Some harnesses are designed with sliding or tightening strap geometry. As forward tension increases, parts of the harness become more snug around the chest, torso, or underarm region. That means the fit changes under load rather than staying fixed.

How does a head collar work?

A head collar works by influencing the head first. Because the head leads the body, changing head direction changes the dog’s line of movement. Mechanically, it works through muzzle contact, neck contact, and directional leverage.

What is a figure 8 lead?

A figure 8 lead is a continuous lead arrangement that loops around both the neck and muzzle. When tension appears, it affects head direction while also creating contact around the neck through the crossed loop pattern.

Why does a back-clip harness sometimes make pulling feel stronger?

A back-clip harness transfers load through the body rather than the neck. Because force is spread through the torso, many dogs can lean into it more comfortably, which can make pulling feel stronger even though the neck is not taking the load.

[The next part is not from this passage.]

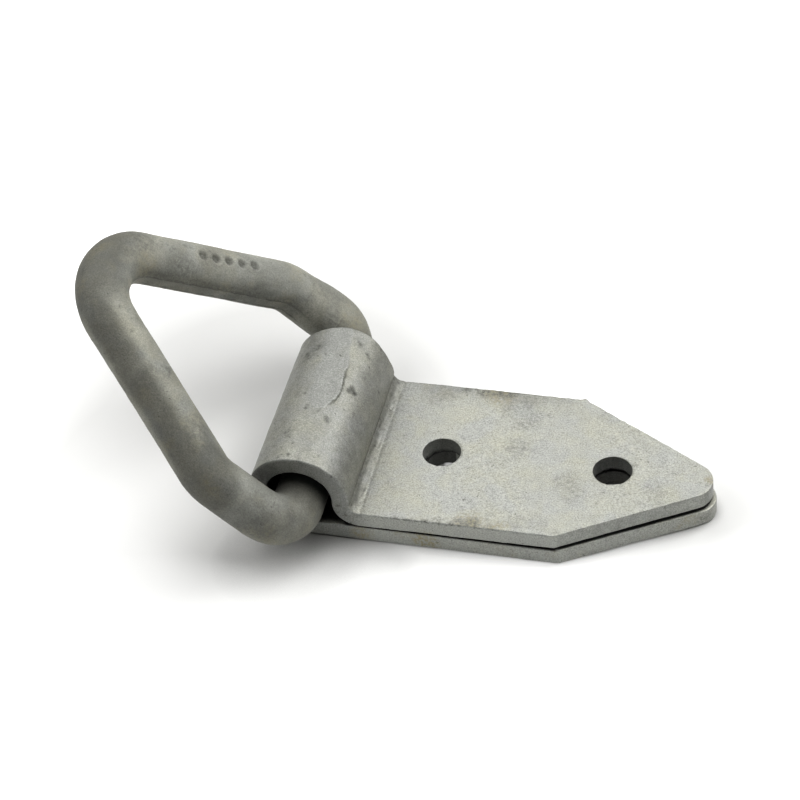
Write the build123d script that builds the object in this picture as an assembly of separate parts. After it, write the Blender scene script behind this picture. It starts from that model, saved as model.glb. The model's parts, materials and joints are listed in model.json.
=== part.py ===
from build123d import *
import math
import os

# A bolt-on lashing point: a flat bar folded once round the base bar of a forged ring.
# Millimetres. +X runs along the leaves to their pointed end, +Y across, +Z off the
# seat. The origin is midway between the two bolt holes, on the seat (underside).

# folded strap
STRAP_WIDTH = 65.0
STRAP_THICK = 6.0
ROLLED_EDGE_R = 1.4  # rounding left by the rolling mill on the bar's long edges
REVERSE_BEND_R = 3.0  # concave bend between the loop and the upper leaf
LEAF_GAP = 0.35  # between the two leaves at the root of the loop
LEAF_SPRING_DEG = 0.6  # how far the upper leaf stands open
HOLE_PITCH = 58.5
HOLE_DIA = 13.0
LOOP_TO_HOLE = 41.1  # loop centre to the nearer bolt hole
HOLE_TO_SHOULDER = 43.0  # nearer bolt hole to where the sheared corners start
SHEAR_ANGLE = 30.0  # of each sheared corner to the strap's length
TIP_R = 8.0
LOWER_LEAD = 1.2  # how far the lower leaf shows beyond the upper one

# forged ring, measured on the centreline of its bar
BAR_DIA = 17.2
SHOULDER_RISE = 33.0  # base bar to shoulder
PEAK_RISE = 111.0  # base bar to where the long legs would meet
CORNER_INNER_R = 4.4  # inside of each tight corner at the ends of the base bar
SHOULDER_INNER_R = 5.0
PEAK_INNER_R = 10.4
RAISED_DEG = 42.8  # ring plane above the seat as the part rests

# fits
LOOP_PLAY = 2.6  # between the base bar and the fold round it, on the radius
SIDE_PLAY = 6.0  # between each leg and the strap's edge
BAR_REST_CLEAR = 0.35  # under the base bar, in the bottom of the loop

BAR_R = BAR_DIA / 2
BASE_HALF = STRAP_WIDTH / 2 + SIDE_PLAY + BAR_R
LEAF_MID = STRAP_THICK / 2
LOOP_INNER_R = BAR_R + LOOP_PLAY
LOOP_OUTER_R = LOOP_INNER_R + STRAP_THICK
LOOP_MID_R = LOOP_INNER_R + LEAF_MID
NEAR_HOLE_X = -HOLE_PITCH / 2
FAR_HOLE_X = HOLE_PITCH / 2
LOOP_X = NEAR_HOLE_X - LOOP_TO_HOLE
LOOP_Z = STRAP_THICK + LOOP_INNER_R
SHOULDER_X = NEAR_HOLE_X + HOLE_TO_SHOULDER
SHARP_TIP_X = SHOULDER_X + STRAP_WIDTH / 2 / math.tan(math.radians(SHEAR_ANGLE))
HINGE_Z = STRAP_THICK + BAR_REST_CLEAR + BAR_R


def strap_path():
    """Mid-line of the folded strap, from the lower leaf's end round to the upper's."""
    spring = math.radians(LEAF_SPRING_DEG)
    reverse_z = STRAP_THICK + LEAF_GAP
    reverse_z += (REVERSE_BEND_R + STRAP_THICK) * math.cos(spring)
    sag = math.degrees(math.asin((reverse_z - LOOP_Z) / (LOOP_OUTER_R + REVERSE_BEND_R)))
    with BuildLine(Plane.XZ) as path:
        lower = Line((SHARP_TIP_X, LEAF_MID), (LOOP_X, LEAF_MID))
        loop = JernArc(lower @ 1, lower % 1, LOOP_MID_R, sag - 270)
        turn = 90 - sag + LEAF_SPRING_DEG
        back = JernArc(loop @ 1, loop % 1, REVERSE_BEND_R + LEAF_MID, turn)
        Line(back @ 1, back @ 1 + (back % 1) * (SHARP_TIP_X - LOOP_X))
    return path.wire()


def plan_outline(tip_x, low_z, high_z):
    """Prism with the strap's outline in plan, sheared to a rounded point at +X."""
    clear_y = STRAP_WIDTH  # well outside the strap, so only the point is cut
    clear_x = tip_x - clear_y / math.tan(math.radians(SHEAR_ANGLE))
    back_x = LOOP_X - 2 * LOOP_OUTER_R
    with BuildSketch(Plane.XY.offset(low_z)) as plan:
        Polygon(
            (tip_x, 0),
            (clear_x, clear_y),
            (back_x, clear_y),
            (back_x, -clear_y),
            (clear_x, -clear_y),
            align=None,
        )
        fillet(plan.vertices().sort_by(Axis.X)[-1], TIP_R)
    return extrude(plan.sketch, amount=high_z - low_z)


def folded_strap():
    path = strap_path()
    with BuildSketch(Plane(path @ 0, x_dir=(0, 1, 0), z_dir=path % 0)) as section:
        RectangleRounded(STRAP_WIDTH, STRAP_THICK, ROLLED_EDGE_R)
    bar = sweep(section.sketch, path=path)
    split_z = STRAP_THICK + LEAF_GAP / 2
    lower = bar & plan_outline(SHARP_TIP_X + LOWER_LEAD, -STRAP_THICK, split_z)
    upper = bar & plan_outline(SHARP_TIP_X, split_z, 3 * LOOP_OUTER_R)
    strap = lower + upper
    for x in (NEAR_HOLE_X, FAR_HOLE_X):
        strap -= Pos(x, 0, LEAF_MID) * Cylinder(HOLE_DIA / 2, 10 * STRAP_THICK)
    return strap


def ring_outline():
    """Closed centreline of the ring in its own plane, base bar along Y through 0."""
    corners = [
        (-BASE_HALF, 0),
        (-BASE_HALF, SHOULDER_RISE),
        (0, PEAK_RISE),
        (BASE_HALF, SHOULDER_RISE),
        (BASE_HALF, 0),
    ]
    with BuildSketch() as outline:
        Polygon(*corners, align=None)
        # shoulders first, while they are still the second row of vertices
        fillet(outline.vertices().group_by(Axis.Y)[1], BAR_R + SHOULDER_INNER_R)
        fillet(outline.vertices().group_by(Axis.Y)[0], BAR_R + CORNER_INNER_R)
        fillet(outline.vertices().group_by(Axis.Y)[-1], BAR_R + PEAK_INNER_R)
    return outline.face().outer_wire()


def lashing_ring():
    outline = ring_outline()
    base = outline.edges().sort_by(Axis.Y)[0]
    with BuildSketch(Plane(base @ 0, x_dir=(0, 0, 1), z_dir=base % 0)) as section:
        Circle(BAR_R)
    ring = sweep(section.sketch, path=outline)
    # local x lies along +Y, local y climbs away from the strap at the rest angle
    climb = math.radians(RAISED_DEG)
    normal = (math.sin(climb), 0, math.cos(climb))
    seat = Plane((LOOP_X, 0, HINGE_Z), x_dir=(0, 1, 0), z_dir=normal)
    return seat * ring


os.makedirs("parts", exist_ok=True)
export_step(folded_strap(), "parts/folded_strap.step")
export_step(lashing_ring(), "parts/lashing_ring.step")
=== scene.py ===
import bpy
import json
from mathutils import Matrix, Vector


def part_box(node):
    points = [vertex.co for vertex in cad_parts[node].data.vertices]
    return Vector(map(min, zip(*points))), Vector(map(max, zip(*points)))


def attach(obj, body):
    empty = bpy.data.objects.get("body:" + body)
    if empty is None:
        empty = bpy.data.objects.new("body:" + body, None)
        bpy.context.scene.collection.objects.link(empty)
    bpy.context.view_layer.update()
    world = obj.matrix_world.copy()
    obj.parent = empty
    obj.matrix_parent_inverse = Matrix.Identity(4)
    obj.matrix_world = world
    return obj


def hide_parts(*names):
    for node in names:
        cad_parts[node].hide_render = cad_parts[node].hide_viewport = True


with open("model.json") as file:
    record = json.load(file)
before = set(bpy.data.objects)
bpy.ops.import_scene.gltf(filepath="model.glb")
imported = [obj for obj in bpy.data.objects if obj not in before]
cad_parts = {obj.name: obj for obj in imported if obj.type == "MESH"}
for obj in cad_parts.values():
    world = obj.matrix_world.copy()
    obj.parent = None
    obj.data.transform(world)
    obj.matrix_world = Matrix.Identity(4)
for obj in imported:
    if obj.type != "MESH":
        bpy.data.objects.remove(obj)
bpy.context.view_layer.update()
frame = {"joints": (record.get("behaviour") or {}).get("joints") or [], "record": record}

import json
import math

import bmesh
import bpy
import numpy as np
from mathutils import Matrix, Vector, noise

# Metres, in the row frame: +X along the leaves to their point, +Z off the seat.
MM = 0.001
RECORD = frame["record"]
BOLTS = next(m for m in RECORD["mounts"] if m["name"] == "bolts")
SWING = next(j for j in frame["joints"] if j["name"] == "ring_swing")
STRAP_LO, STRAP_HI = (np.array(c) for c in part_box("folded_strap"))
RING_LO, RING_HI = (np.array(c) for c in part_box("lashing_ring"))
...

How does a choke chain work?

A choke chain forms a sliding chain loop around the neck. When tension appears, the chain slides through the ring and the loop becomes smaller. If the force stops and the chain is fitted correctly, it can loosen again.

How does a prong collar work mechanically?

A prong collar narrows under tension and delivers load through multiple inward-facing contact points around the neck rather than through one flat surface. As tension increases, those points engage more firmly.

What changes when you use a long line with a dog?

A long line changes the timing of contact. It allows more freedom before tension appears, but if speed builds before the line engages, the eventual load can arrive later and more abruptly.

How can I understand any dog walking tool more clearly?

A useful way is to ask four questions: where does it act first, what happens when the lead tightens, does the fit change under load, and what part of movement is being mechanically changed? Those questions help cut through branding and explain what the tool is physically doing.